Iteration is not a failure when it leads to success. Thomas Edison, for example, “failed” 9,000 times before he was successful with his invention of the light bulb. We'd call that the ultimate in iterating! If Edison had done what many people do when "failing fast", he may have stopped his testing and learning and in the process kept all the chandlers (makers of candles) in business!  

Iteration is how normal businesses grow and change and it shouldn't be haphazard and it doesn't have to be fast; fast is a relative term. It should be methodical, planned and executed at a pace that suits the organization and the project. For some, this is a process that happens over a longer period of time (think automobile design) and for others, it happens very quickly (think app/game development).   

How to foster a "Fail fast" mentality?

There are a lot of ways that you can encourage your organization to embrace the "fail fast, fail often" mentality, especially in your team.
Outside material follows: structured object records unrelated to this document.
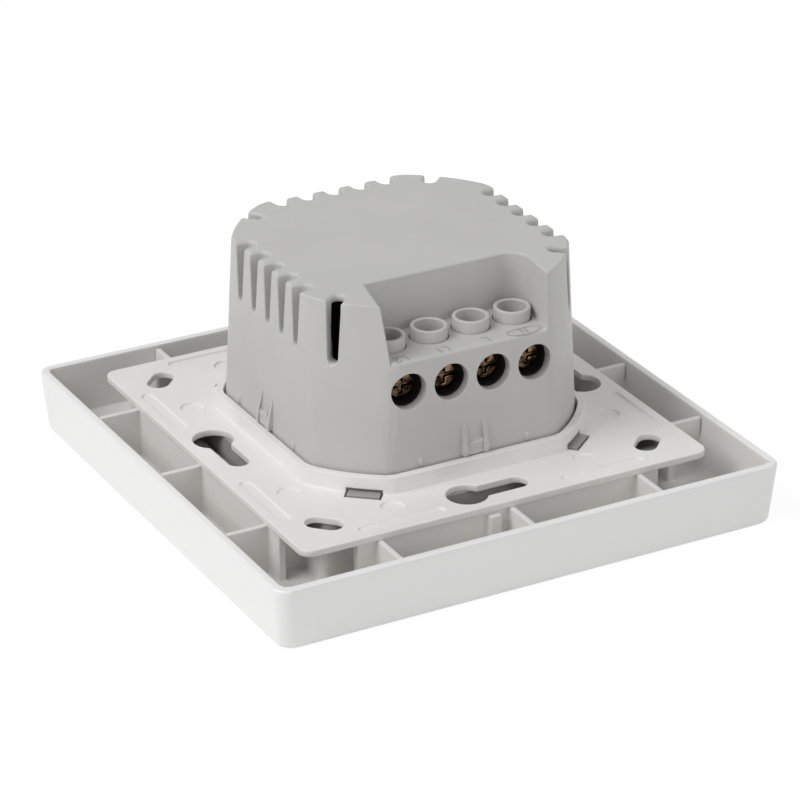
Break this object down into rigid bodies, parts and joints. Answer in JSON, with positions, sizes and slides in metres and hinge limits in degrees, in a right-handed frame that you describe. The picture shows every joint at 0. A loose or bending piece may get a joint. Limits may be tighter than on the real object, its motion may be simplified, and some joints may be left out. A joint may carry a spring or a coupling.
{
  "type": "smart light switch",
  "caption": "Flush-mounted two-gang wall light switch with radio module: cover frame, mounting plate, vented rear housing, wire clamps and two push rockers.",
  "frame": {"origin": "middle of the cover frame's front face, on the surface that the switch lies on face down", "axes": "+Z from the front face into the wall, -Y towards the wiring terminals, +X completes the right-handed set"},
  "size_m": [0.086, 0.086, 0.0404],
  "materials": {
    "frame_white": "satin",
    "plate_white": "satin",
    "housing_grey": "fine matt",
    "guide_grey": "satin",
    "button_white": "gloss",
    "lens": "clear",
    "steel": "plain",
    "black_plastic": "matt",
    "bronze": "dark passivated",
    "brass": "plain",
    "copper": "plain",
    "green_board": "solder mask",
    "blue_board": "solder mask",
    "relay_blue": "satin",
    "ferrite": "matt",
    "black_sleeve": "gloss sleeve",
    "yellow_box": "satin",
    "resistor_green": "matt",
    "gold_pins": "plated",
    "sheet": "thin film",
    "plunger_grey": "satin",
    "tin": "tinned",
    "led": "clear"
  },
  "bodies": {
    "housing": {"cover_frame": "frame_white", "mounting_plate": "plate_white", "rear_housing": "housing_grey", "front_shell": "housing_grey", "pivot_pin_left": "steel", "pivot_pin_right": "steel", "terminal_block": "black_plastic", "wire_guide": "guide_grey", "contact_1": "copper", "contact_2": "copper", "contact_3": "copper", "contact_4": "copper", "power_board": "green_board", "relay_left": "black_plastic", "relay_right": "black_plastic", "transformer": "ferrite", "reservoir_capacitor": "black_sleeve", "filter_capacitor": "yellow_box", "varistor": "relay_blue", "fuse_resistor": "resistor_green", "rectifier": "black_plastic", "header_socket": "black_plastic", "pin_header": "gold_pins", "insulation_sheet": "sheet", "logic_board": "blue_board", "push_switch_left": "black_plastic", "push_switch_right": "black_plastic", "radio_shield": "tin", "antenna": "gold_pins", "led_left": "led", "led_right": "led", "case_screws": "steel"},
    "rocker_left": {"button_left": "button_white", "lens_left": "lens"},
    "plunger_left_body": {"plunger_left": "plunger_grey"},
    "rocker_right": {"button_right": "button_white", "lens_right": "lens"},
    "plunger_right_body": {"plunger_right": "plunger_grey"},
    "screw_1": {"terminal_screw_1": "bronze"},
    "cage_1": {"clamp_cage_1": "brass"},
    "screw_2": {"terminal_screw_2": "bronze"},
    "cage_2": {"clamp_cage_2": "brass"},
    "screw_3": {"terminal_screw_3": "bronze"},
    "cage_3": {"clamp_cage_3": "brass"},
    "screw_4": {"terminal_screw_4": "bronze"},
    "cage_4": {"clamp_cage_4": "brass"}
  },
  "joints": [
    {"name": "rocker_left_press", "type": "hinge", "parent": "housing", "child": "rocker_left", "pos_m": [-0.0139, 0.0242, 0.0039], "axis": [-1, 0, 0], "range_deg": [0, 1], "stiffness_Nm_per_rad": 4, "springref_deg": -0.57},
    {"name": "plunger_left_travel", "type": "slide", "parent": "housing", "child": "plunger_left_body", "axis": [0, 0, 1], "range_m": [0, 0.0005]},
    {"name": "rocker_right_press", "type": "hinge", "parent": "housing", "child": "rocker_right", "pos_m": [0.0139, 0.0242, 0.0039], "axis": [-1, 0, 0], "range_deg": [0, 1], "stiffness_Nm_per_rad": 4, "springref_deg": -0.57},
    {"name": "plunger_right_travel", "type": "slide", "parent": "housing", "child": "plunger_right_body", "axis": [0, 0, 1], "range_m": [0, 0.0005]},
    {"name": "screw_1_turn", "type": "hinge", "parent": "housing", "child": "screw_1", "pos_m": [-0.01095, -0.019, 0.0265], "axis": [0, 1, 0], "range_deg": [0, 720]},
    {"name": "cage_1_slide", "type": "slide", "parent": "housing", "child": "cage_1", "axis": [0, -1, 0], "range_m": [0, 0.001]},
    {"name": "screw_2_turn", "type": "hinge", "parent": "housing", "child": "screw_2", "pos_m": [-0.00375, -0.019, 0.0265], "axis": [0, 1, 0], "range_deg": [0, 720]},
    {"name": "cage_2_slide", "type": "slide", "parent": "housing", "child": "cage_2", "axis": [0, -1, 0], "range_m": [0, 0.001]},
    {"name": "screw_3_turn", "type": "hinge", "parent": "housing", "child": "screw_3", "pos_m": [0.00345, -0.019, 0.0265], "axis": [0, 1, 0], "range_deg": [0, 720]},
    {"name": "cage_3_slide", "type": "slide", "parent": "housing", "child": "cage_3", "axis": [0, -1, 0], "range_m": [0, 0.001]},
    {"name": "screw_4_turn", "type": "hinge", "parent": "housing", "child": "screw_4", "pos_m": [0.01065, -0.019, 0.0265], "axis": [0, 1, 0], "range_deg": [0, 720]},
    {"name": "cage_4_slide", "type": "slide", "parent": "housing", "child": "cage_4", "axis": [0, -1, 0], "range_m": [0, 0.001]}
  ],
  "couplings": [
    {"joint": "plunger_left_travel", "follows": "rocker_left_press", "m_per_rad": 0.0262},
    {"joint": "plunger_right_travel", "follows": "rocker_right_press", "m_per_rad": 0.0262},
    {"joint": "screw_1_turn", "follows": "cage_1_slide", "rad_per_m": 12566},
    {"joint": "screw_2_turn", "follows": "cage_2_slide", "rad_per_m": 12566},
    {"joint": "screw_3_turn", "follows": "cage_3_slide", "rad_per_m": 12566},
    {"joint": "screw_4_turn", "follows": "cage_4_slide", "rad_per_m": 12566}
  ]
}
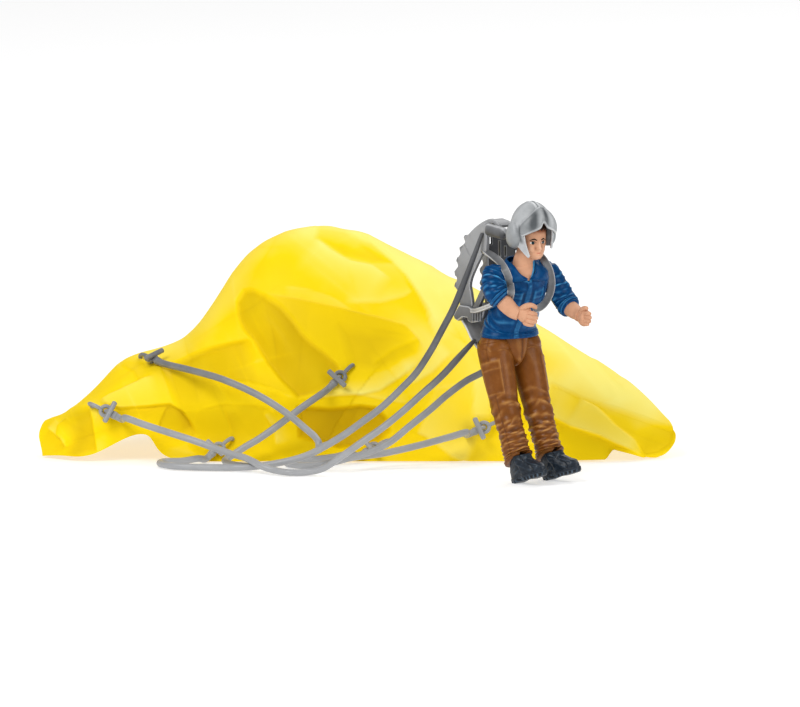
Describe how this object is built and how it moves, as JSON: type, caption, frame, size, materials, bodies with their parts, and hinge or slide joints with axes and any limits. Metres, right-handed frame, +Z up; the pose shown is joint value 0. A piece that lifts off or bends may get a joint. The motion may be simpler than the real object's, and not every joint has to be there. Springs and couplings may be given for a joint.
{
  "type": "toy parachute",
  "caption": "Toy parachute: crumpled cloth canopy, forked moulded lines with ring-and-bar ends, and a pack frame worn by a jointed helmeted parachutist figure.",
  "frame": {"origin": "middle of the flat of the right boot's heel, on the ground", "axes": "+Z up, +X along the heap towards its right tip as the picture shows it, +Y away from the viewer into the heap"},
  "size_m": [0.2208, 0.1736, 0.0981],
  "materials": {
    "yellow_cloth": "thin woven nylon, slightly sheer",
    "line_plastic": "soft moulded plastic, satin",
    "pack_plastic": "moulded plastic, satin",
    "helmet_plastic": "painted plastic, satin",
    "shirt_paint": "hand-painted plastic",
    "trouser_paint": "hand-painted plastic",
    "boot_paint": "hand-painted plastic",
    "skin_paint": "hand-painted plastic",
    "axle_plastic": "bare moulded plastic"
  },
  "bodies": {
    "parachute": {"canopy": "yellow_cloth", "line_top": "line_plastic", "line_lower": "line_plastic", "line_far": "line_plastic", "line_left_branch": "line_plastic", "line_centre_branch": "line_plastic", "line_right_branch": "line_plastic", "line_end_left_high": "line_plastic", "line_end_left_low": "line_plastic", "line_end_centre": "line_plastic", "line_end_right": "line_plastic", "line_end_ground_left": "line_plastic", "line_end_ground_right": "line_plastic", "torso": "shirt_paint", "pelvis": "trouser_paint", "hip_axle": "axle_plastic", "shoulder_axle_right": "axle_plastic", "shoulder_axle_left": "axle_plastic", "head": "skin_paint", "pack_back_plate": "pack_plastic", "pack_top_cover": "pack_plastic", "pack_tray": "pack_plastic", "pack_tail_flap": "pack_plastic", "pack_side_plate_right": "pack_plastic", "pack_side_plate_left": "pack_plastic", "pack_hook_right": "pack_plastic", "pack_hook_left": "pack_plastic", "shoulder_strap_right": "pack_plastic", "shoulder_strap_left": "pack_plastic"},
    "helmet": {"helmet_shell": "helmet_plastic", "helmet_visor": "helmet_plastic", "ear_cup_right": "helmet_plastic", "ear_cup_left": "helmet_plastic"},
    "right_arm": {"arm_right": "shirt_paint"},
    "left_arm": {"arm_left": "shirt_paint"},
    "right_leg": {"leg_right": "trouser_paint", "boot_right": "boot_paint"},
    "left_leg": {"leg_left": "trouser_paint", "boot_left": "boot_paint"}
  },
  "joints": [
    {"name": "helmet_lift", "type": "slide", "parent": "parachute", "child": "helmet", "axis": [0, 0, 1], "range_m": [0, 0.018]},
    {"name": "shoulder_right", "type": "hinge", "parent": "parachute", "child": "right_arm", "pos_m": [-0.008, -0.00218, 0.0709], "axis": [0.8192, 0.5736, 0], "range_deg": [-75, 10]},
    {"name": "shoulder_left", "type": "hinge", "parent": "parachute", "child": "left_arm", "pos_m": [0.01199, 0.01426, 0.0673], "axis": [0.8192, 0.5736, 0], "range_deg": [-75, 10]},
    {"name": "hip_right", "type": "hinge", "parent": "parachute", "child": "right_leg", "pos_m": [-0.00762, 0.01053, 0.0441], "axis": [0.8192, 0.5736, 0], "range_deg": [-40, 20]},
    {"name": "hip_left", "type": "hinge", "parent": "parachute", "child": "left_leg", "pos_m": [0.00254, 0.01765, 0.0441], "axis": [0.8192, 0.5736, 0], "range_deg": [-40, 20]}
  ]
}
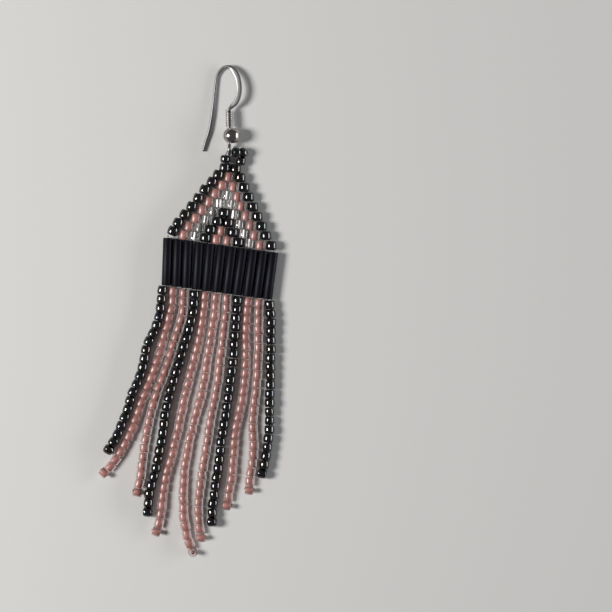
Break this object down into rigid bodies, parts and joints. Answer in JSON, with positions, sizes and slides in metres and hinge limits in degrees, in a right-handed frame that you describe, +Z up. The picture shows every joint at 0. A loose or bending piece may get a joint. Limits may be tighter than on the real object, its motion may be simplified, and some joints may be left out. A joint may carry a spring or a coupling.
{
  "type": "beaded fringe earring",
  "caption": "Drop earring of woven seed beads: a stepped triangle, a row of tube beads and a long fringe, on a wire ear hook with a coil and a ball.",
  "frame": {"origin": "middle of the earring's outline, on the surface that it lies on", "axes": "+Z up from that surface, +Y along the earring towards the top of the ear hook, +X to the right as seen from above"},
  "size_m": [0.034, 0.0924, 0.0032],
  "materials": {
    "silver_wire": "satin silver-coloured wire",
    "polished_silver": "polished silver-coloured metal",
    "gunmetal_beads": "dark metallic lustre on glass",
    "pink_beads": "clear glass with a dusty pink lining",
    "crystal_beads": "clear glass with a silver lining",
    "woven_beads": "glossy seed beads of three kinds",
    "black_bugles": "matte black glass",
    "thread": "fine waxed beading thread"
  },
  "bodies": {
    "root": {"ear_hook": "silver_wire", "hook_coil": "silver_wire", "hook_ball": "polished_silver", "bead_loop": "gunmetal_beads", "beaded_panel": "woven_beads", "fringe_thread": "thread", "bugle_01": "black_bugles", "bugle_02": "black_bugles", "bugle_03": "black_bugles", "bugle_04": "black_bugles", "bugle_05": "black_bugles", "bugle_06": "black_bugles", "bugle_07": "black_bugles", "bugle_08": "black_bugles", "bugle_09": "black_bugles", "bugle_10": "black_bugles", "bugle_11": "black_bugles", "strand_01": "gunmetal_beads", "strand_02": "pink_beads", "strand_03": "pink_beads", "strand_04": "gunmetal_beads", "strand_05": "pink_beads", "strand_06": "pink_beads", "strand_07": "pink_beads", "strand_08": "gunmetal_beads", "strand_09": "pink_beads", "strand_10": "pink_beads", "strand_11": "gunmetal_beads"}
  },
  "joints": []
}
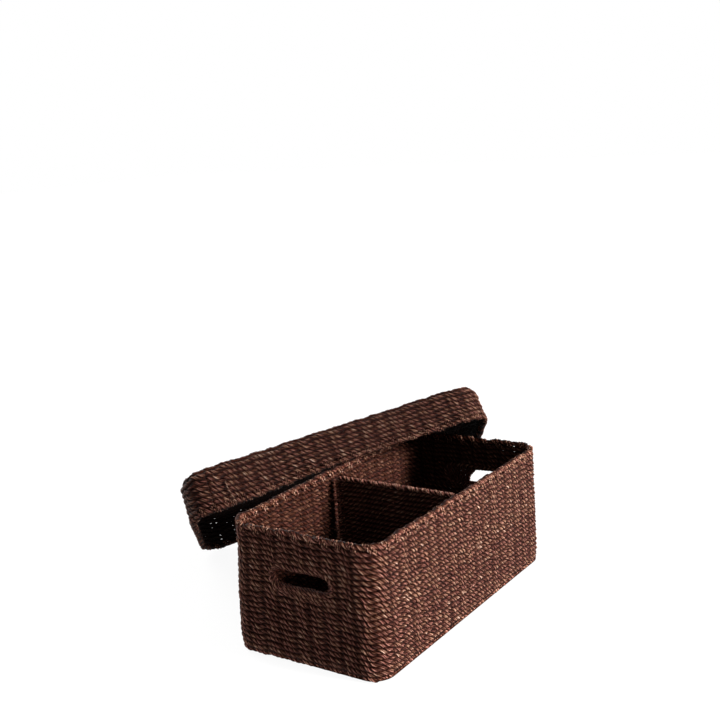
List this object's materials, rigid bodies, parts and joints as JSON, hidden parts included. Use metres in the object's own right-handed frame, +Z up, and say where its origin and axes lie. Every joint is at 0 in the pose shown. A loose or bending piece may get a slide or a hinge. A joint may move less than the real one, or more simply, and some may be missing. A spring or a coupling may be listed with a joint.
{
  "type": "woven storage trunk with lid",
  "caption": "Long woven cord storage trunk with a fixed divider, a cut-out handle slot in each end and a deep lift-off lid leaning over its rear corner.",
  "frame": {"origin": "middle of the trunk's underside, on the floor", "axes": "+X along the trunk towards the end the lid leans over, +Y towards the rear wall, +Z up"},
  "size_m": [0.6421, 0.5836, 0.2934],
  "materials": {
    "wire": "dark lacquered steel wire",
    "cord_weave": "matt twisted plant-fibre cord, reddish brown",
    "cord_border": "matt twisted plant-fibre cord, reddish brown"
  },
  "bodies": {
    "trunk": {"frame_base_ring": "wire", "frame_top_ring": "wire", "frame_corner_posts": "wire", "frame_side_stakes": "wire", "frame_end_stakes": "wire", "base_cross_wires": "wire", "base_long_wires": "wire", "base_weave": "cord_weave", "base_border": "cord_weave", "front_wall_weave": "cord_weave", "rear_wall_weave": "cord_weave", "left_end_weave": "cord_weave", "right_end_weave": "cord_weave", "rim_border": "cord_border", "left_handle_loop": "wire", "left_handle_binding": "cord_border", "right_handle_loop": "wire", "right_handle_binding": "cord_border", "divider_frame": "wire", "divider_weave": "cord_weave", "divider_border": "cord_border", "divider_lacings": "cord_border"},
    "lid": {"lid_rim_ring": "wire", "lid_top_ring": "wire", "lid_corner_struts": "wire", "lid_cross_wires": "wire", "lid_long_wires": "wire", "lid_panel_weave": "cord_weave", "lid_front_skirt": "cord_weave", "lid_rear_skirt": "cord_weave", "lid_left_end": "cord_weave", "lid_right_end": "cord_weave", "lid_rim_border": "cord_border"}
  },
  "joints": [
    {"name": "lid_lift", "type": "slide", "parent": "trunk", "child": "lid", "axis": [0, 0, 1], "range_m": [0, 0.25]}
  ]
}
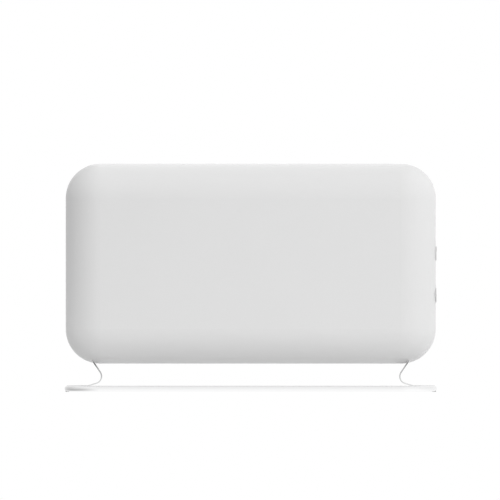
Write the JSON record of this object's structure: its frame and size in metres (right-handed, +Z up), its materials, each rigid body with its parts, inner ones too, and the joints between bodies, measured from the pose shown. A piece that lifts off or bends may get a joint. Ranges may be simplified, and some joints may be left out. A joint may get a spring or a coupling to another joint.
{
  "type": "convector heater",
  "caption": "Pill-shaped free-standing convector heater with rear louvred grilles, side control knobs, bent strip legs and a rectangular wire base ring.",
  "frame": {"origin": "on the floor under the middle of the body and of the base ring", "axes": "+Z up, front face towards -Y, controls at the +X end"},
  "size_m": [0.6036, 0.2, 0.3696],
  "materials": {
    "housing_white": "satin moulded plastic",
    "knob_grey": "light grey moulded plastic",
    "chrome": "polished chrome plating",
    "zinc_steel": "zinc-plated steel",
    "aluminium": "bare aluminium",
    "steel_rod": "sheathed steel rod",
    "ceramic": "unglazed technical ceramic",
    "dark_plastic": "dark heat-resistant plastic",
    "brown_lead": "brown lead insulation",
    "black_lead": "black lead insulation",
    "blue_lead": "blue lead insulation",
    "rubber": "soft pale grey silicone rubber"
  },
  "bodies": {
    "heater": {"front_shell": "housing_white", "rear_shell": "housing_white", "outlet_grille": "housing_white", "intake_grille": "housing_white", "control_panel": "housing_white", "left_leg": "chrome", "right_leg": "chrome", "base_ring": "chrome", "control_bracket": "zinc_steel", "left_side_plate": "zinc_steel", "right_side_plate": "zinc_steel", "bottom_rail": "zinc_steel", "case_screws": "zinc_steel", "chassis_screws": "zinc_steel", "rail_screws": "zinc_steel", "leg_screws": "zinc_steel", "leg_nuts": "zinc_steel", "control_screws": "zinc_steel", "panel_screws": "zinc_steel", "bracket_screws": "zinc_steel", "cutout_screws": "zinc_steel", "front_heat_shield": "aluminium", "rear_heat_shield": "aluminium", "finned_element": "aluminium", "heating_rod": "steel_rod", "rod_insulators": "ceramic", "terminal_block": "ceramic", "thermostat_body": "ceramic", "selector_switch": "dark_plastic", "thermal_cutout": "dark_plastic", "tilt_switch_housing": "dark_plastic", "tilt_switch_cover": "dark_plastic", "cable_gland": "dark_plastic", "live_lead": "brown_lead", "switched_lead": "black_lead", "cutout_lead": "black_lead", "element_lead": "black_lead", "neutral_lead": "blue_lead", "foot_pads": "rubber"},
    "selector": {"selector_knob": "knob_grey", "selector_shaft": "zinc_steel"},
    "thermostat": {"thermostat_knob": "knob_grey", "thermostat_shaft": "zinc_steel"},
    "tilt": {"tilt_pendulum": "zinc_steel"}
  },
  "joints": [
    {"name": "selector_turn", "type": "hinge", "parent": "heater", "child": "selector", "pos_m": [0.2968, 0, 0.2243], "axis": [-1, 0, 0], "range_deg": [0, 135]},
    {"name": "thermostat_turn", "type": "hinge", "parent": "heater", "child": "thermostat", "pos_m": [0.2968, 0, 0.1565], "axis": [-1, 0, 0], "range_deg": [-45, 225]},
    {"name": "tilt_swing", "type": "hinge", "parent": "heater", "child": "tilt", "pos_m": [0.2316, 0, 0.2943], "axis": [1, 0, 0], "range_deg": [-30, 30]}
  ]
}
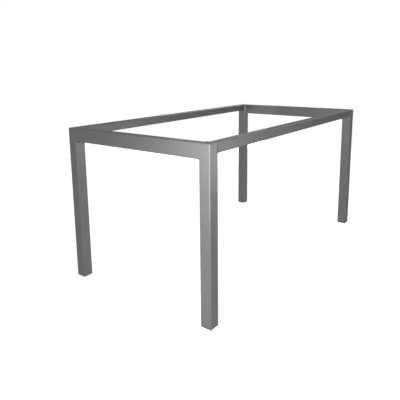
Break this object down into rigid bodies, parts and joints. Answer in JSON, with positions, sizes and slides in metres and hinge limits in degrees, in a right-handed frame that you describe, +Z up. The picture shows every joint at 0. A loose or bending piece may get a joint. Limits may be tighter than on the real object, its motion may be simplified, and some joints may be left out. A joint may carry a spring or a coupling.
{
  "type": "desk frame",
  "caption": "Open rectangular desk frame of painted square steel tube, with straight legs flush at the corners and a rail along each side, for a separate desk top.",
  "frame": {"origin": "on the floor, under the middle of the frame", "axes": "+X along the long rails, +Y across the frame, +Z up from the floor to the desk top"},
  "size_m": [1.5, 0.8, 0.72],
  "materials": {
    "frame_paint": "satin silver-grey metallic powder coat, very fine texture",
    "rail_paint": null,
    "foot_plastic": "matte grey moulded plastic",
    "bare_steel": "plain drawn steel, hidden inside the long rails",
    "zinc_steel": "bright zinc-plated steel"
  },
  "bodies": {
    "root": {"end_rail_left": "frame_paint", "end_rail_right": "frame_paint", "end_weld_back_left": "frame_paint", "end_weld_back_right": "frame_paint", "end_weld_front_left": "frame_paint", "end_weld_front_right": "frame_paint", "foot_back_left": "foot_plastic", "foot_back_right": "foot_plastic", "foot_front_left": "foot_plastic", "foot_front_right": "foot_plastic", "leg_back_left": "frame_paint", "leg_back_right": "frame_paint", "leg_cap_back_left": "frame_paint", "leg_cap_back_right": "frame_paint", "leg_cap_front_left": "frame_paint", "leg_cap_front_right": "frame_paint", "leg_front_left": "frame_paint", "leg_front_right": "frame_paint", "long_rail_back": "rail_paint", "long_rail_front": "rail_paint", "rail_nuts_back": "zinc_steel", "rail_nuts_front": "zinc_steel", "rail_screws_back": "zinc_steel", "rail_screws_front": "zinc_steel", "spigot_back_left": "bare_steel", "spigot_back_right": "bare_steel", "spigot_front_left": "bare_steel", "spigot_front_right": "bare_steel"}
  },
  "joints": []
}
Here are a few principles and ideas to start with:  

  • Give your team opportunities to try things, experiment, see results and iterate.   
  • Allow, and even embrace, failure as it is the only way to get to true innovation.  
  • Try iterating small things first that don’t interrupt your whole operation  
  • Find safe and fast ways that work for you and your team to fail  
  • Talk about what "fail fast, fail often" means as a team and give clear examples where it worked and didn't work.   

How does "fail fast, fail often" play out with Aeronet & our clients?

When we start a project with a new aviation client, we often talk about "failing fast". What this means in our context is working out where Aeronet is a good fit for your business and where Aeronet might not be a good fit for your business. We want to find your requirements out as quickly as possible and, if we can meet them, great! We can push forward with the project happy in the knowledge we're all going to get the results we want. If we can't meet all your requirements however, we can all walk away from the project early, as friends. At Aeronet, we love solving people's problems and we hate fitting square pegs into round holes.   

We also have this same philosophy in our internal processes. We like to try new things, test them, see the results, iterate again if required or, if the change was successful, move on to the next thing. This allows us to move quickly on things but also make sure the things we are trying are working. Trying something once and then instantly determining it a huge success or an abject failure is not a good way to see progress.

The end result of "fail fast, fail often"

Are we in a better place than we were yesterday? Are we in a better place better than we were last week? Are we in a better place better than we were last month? If you can answer yes to these questions, you are iterating, making changes on the go and getting results. This is all part of a true "fail fast, fail often" mentality and shows that things are heading in the right direction. 

Perhaps the saying should change to "Test, learn, & iterate at a pace that suits the organization and the project" but that doesn't have the same ring to it.